What you will do:
Begin with the line that contains "frame = Matrix(((0, 0, -1), (1, 0, 0), (0, 1, 0))).to_4x4()" and continue down through the line that contains "cad_parts[obj.name] = obj"; reproduce those lines exactly and only those.

Stored data:
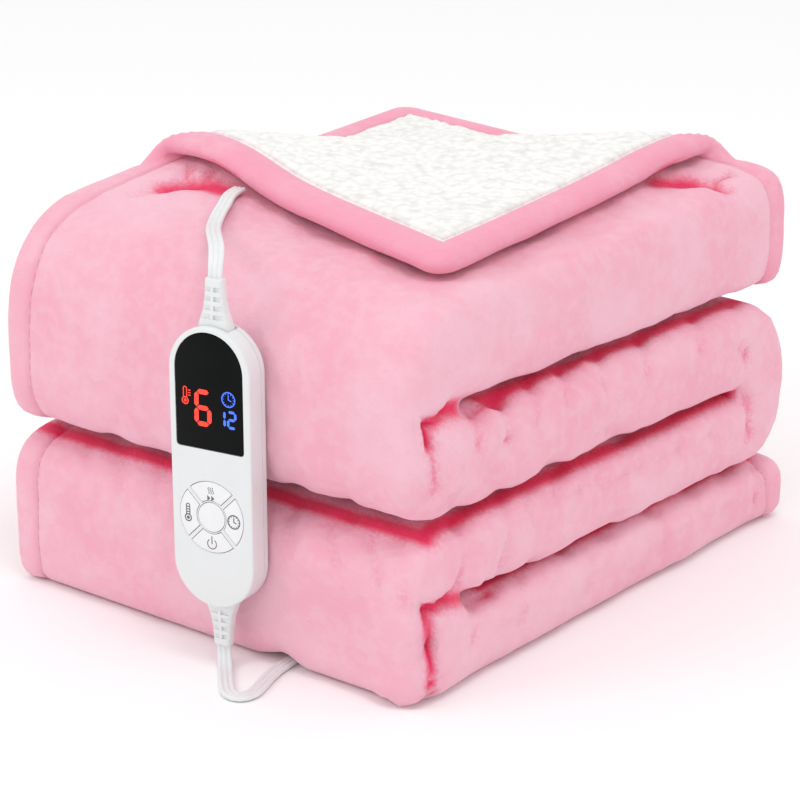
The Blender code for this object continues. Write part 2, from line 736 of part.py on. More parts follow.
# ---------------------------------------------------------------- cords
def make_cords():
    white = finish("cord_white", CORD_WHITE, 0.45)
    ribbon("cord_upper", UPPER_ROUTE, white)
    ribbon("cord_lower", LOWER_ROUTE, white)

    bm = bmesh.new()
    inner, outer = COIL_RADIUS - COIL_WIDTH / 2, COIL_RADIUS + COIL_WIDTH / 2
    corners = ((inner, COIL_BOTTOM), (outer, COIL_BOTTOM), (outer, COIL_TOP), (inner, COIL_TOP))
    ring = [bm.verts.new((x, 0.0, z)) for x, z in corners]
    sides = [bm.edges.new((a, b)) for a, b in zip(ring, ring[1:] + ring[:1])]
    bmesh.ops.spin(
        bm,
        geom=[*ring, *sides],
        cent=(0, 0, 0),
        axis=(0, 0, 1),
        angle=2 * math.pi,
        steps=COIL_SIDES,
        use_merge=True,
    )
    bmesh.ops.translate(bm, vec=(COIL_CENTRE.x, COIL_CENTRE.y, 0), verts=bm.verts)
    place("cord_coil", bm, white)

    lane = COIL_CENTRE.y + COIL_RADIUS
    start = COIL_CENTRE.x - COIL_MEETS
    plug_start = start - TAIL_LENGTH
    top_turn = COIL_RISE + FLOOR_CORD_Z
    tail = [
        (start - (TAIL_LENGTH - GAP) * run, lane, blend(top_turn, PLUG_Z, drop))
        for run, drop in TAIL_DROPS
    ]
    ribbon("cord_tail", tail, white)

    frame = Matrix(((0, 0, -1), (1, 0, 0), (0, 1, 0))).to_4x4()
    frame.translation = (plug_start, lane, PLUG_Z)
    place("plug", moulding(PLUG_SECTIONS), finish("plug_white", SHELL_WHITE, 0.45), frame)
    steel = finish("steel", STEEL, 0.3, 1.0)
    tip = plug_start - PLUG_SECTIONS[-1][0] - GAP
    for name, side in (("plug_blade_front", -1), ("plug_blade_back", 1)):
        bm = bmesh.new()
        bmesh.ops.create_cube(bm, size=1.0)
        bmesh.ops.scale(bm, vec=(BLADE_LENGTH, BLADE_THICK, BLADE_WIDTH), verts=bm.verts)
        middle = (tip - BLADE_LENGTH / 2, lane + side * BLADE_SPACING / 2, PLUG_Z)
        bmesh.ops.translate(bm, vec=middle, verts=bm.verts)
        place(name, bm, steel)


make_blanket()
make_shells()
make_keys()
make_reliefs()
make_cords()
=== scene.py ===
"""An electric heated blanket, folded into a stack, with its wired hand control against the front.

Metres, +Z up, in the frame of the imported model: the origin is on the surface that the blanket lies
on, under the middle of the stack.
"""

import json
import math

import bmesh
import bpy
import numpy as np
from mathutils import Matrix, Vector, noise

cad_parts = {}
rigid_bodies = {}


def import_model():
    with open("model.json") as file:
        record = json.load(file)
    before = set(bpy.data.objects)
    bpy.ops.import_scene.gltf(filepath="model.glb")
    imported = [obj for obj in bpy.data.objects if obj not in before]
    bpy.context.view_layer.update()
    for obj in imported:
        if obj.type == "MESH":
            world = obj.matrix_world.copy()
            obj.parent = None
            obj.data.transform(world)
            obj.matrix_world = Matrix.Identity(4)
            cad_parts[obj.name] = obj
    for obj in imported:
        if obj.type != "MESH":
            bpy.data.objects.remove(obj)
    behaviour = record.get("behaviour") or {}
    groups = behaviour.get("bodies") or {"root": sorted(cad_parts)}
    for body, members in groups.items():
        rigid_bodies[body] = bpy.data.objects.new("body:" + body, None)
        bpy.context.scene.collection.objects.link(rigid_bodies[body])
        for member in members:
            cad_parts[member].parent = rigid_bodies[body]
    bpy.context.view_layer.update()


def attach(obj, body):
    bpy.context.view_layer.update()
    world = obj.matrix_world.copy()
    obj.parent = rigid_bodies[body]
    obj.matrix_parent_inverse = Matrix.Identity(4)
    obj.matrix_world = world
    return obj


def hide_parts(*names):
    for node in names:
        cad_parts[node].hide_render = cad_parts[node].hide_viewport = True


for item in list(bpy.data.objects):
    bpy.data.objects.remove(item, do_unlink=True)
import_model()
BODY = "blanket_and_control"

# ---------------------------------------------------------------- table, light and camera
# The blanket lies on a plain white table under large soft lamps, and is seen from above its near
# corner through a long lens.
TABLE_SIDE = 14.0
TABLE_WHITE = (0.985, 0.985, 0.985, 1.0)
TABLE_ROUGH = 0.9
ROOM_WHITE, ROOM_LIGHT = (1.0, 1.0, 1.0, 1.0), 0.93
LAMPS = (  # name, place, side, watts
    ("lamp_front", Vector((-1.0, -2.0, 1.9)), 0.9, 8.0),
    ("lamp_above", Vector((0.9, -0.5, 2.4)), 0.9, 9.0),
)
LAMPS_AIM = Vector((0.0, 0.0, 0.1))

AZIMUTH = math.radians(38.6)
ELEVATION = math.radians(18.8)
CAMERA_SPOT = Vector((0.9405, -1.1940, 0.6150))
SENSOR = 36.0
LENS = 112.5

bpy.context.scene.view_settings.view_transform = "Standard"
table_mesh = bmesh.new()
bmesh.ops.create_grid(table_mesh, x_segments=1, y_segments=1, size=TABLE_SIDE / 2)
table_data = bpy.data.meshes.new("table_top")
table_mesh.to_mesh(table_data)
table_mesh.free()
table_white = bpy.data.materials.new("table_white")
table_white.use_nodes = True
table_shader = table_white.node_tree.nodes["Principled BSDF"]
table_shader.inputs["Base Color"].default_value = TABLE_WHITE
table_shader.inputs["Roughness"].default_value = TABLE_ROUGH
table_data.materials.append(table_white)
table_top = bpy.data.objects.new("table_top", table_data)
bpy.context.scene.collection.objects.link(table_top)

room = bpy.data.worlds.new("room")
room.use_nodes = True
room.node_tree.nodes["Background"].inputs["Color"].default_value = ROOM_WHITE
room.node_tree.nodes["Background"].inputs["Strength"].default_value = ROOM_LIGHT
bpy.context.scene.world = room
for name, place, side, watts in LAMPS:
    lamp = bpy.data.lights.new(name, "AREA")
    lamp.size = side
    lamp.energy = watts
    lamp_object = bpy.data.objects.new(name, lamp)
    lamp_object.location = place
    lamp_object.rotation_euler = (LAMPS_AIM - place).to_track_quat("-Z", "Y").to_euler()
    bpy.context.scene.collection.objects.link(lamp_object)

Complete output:
    frame = Matrix(((0, 0, -1), (1, 0, 0), (0, 1, 0))).to_4x4()
    frame.translation = (plug_start, lane, PLUG_Z)
    place("plug", moulding(PLUG_SECTIONS), finish("plug_white", SHELL_WHITE, 0.45), frame)
    steel = finish("steel", STEEL, 0.3, 1.0)
    tip = plug_start - PLUG_SECTIONS[-1][0] - GAP
    for name, side in (("plug_blade_front", -1), ("plug_blade_back", 1)):
        bm = bmesh.new()
        bmesh.ops.create_cube(bm, size=1.0)
        bmesh.ops.scale(bm, vec=(BLADE_LENGTH, BLADE_THICK, BLADE_WIDTH), verts=bm.verts)
        middle = (tip - BLADE_LENGTH / 2, lane + side * BLADE_SPACING / 2, PLUG_Z)
        bmesh.ops.translate(bm, vec=middle, verts=bm.verts)
        place(name, bm, steel)


make_blanket()
make_shells()
make_keys()
make_reliefs()
make_cords()
=== scene.py ===
"""An electric heated blanket, folded into a stack, with its wired hand control against the front.

Metres, +Z up, in the frame of the imported model: the origin is on the surface that the blanket lies
on, under the middle of the stack.
"""

import json
import math

import bmesh
import bpy
import numpy as np
from mathutils import Matrix, Vector, noise

cad_parts = {}
rigid_bodies = {}


def import_model():
    with open("model.json") as file:
        record = json.load(file)
    before = set(bpy.data.objects)
    bpy.ops.import_scene.gltf(filepath="model.glb")
    imported = [obj for obj in bpy.data.objects if obj not in before]
    bpy.context.view_layer.update()
    for obj in imported:
        if obj.type == "MESH":
            world = obj.matrix_world.copy()
            obj.parent = None
            obj.data.transform(world)
            obj.matrix_world = Matrix.Identity(4)
            cad_parts[obj.name] = obj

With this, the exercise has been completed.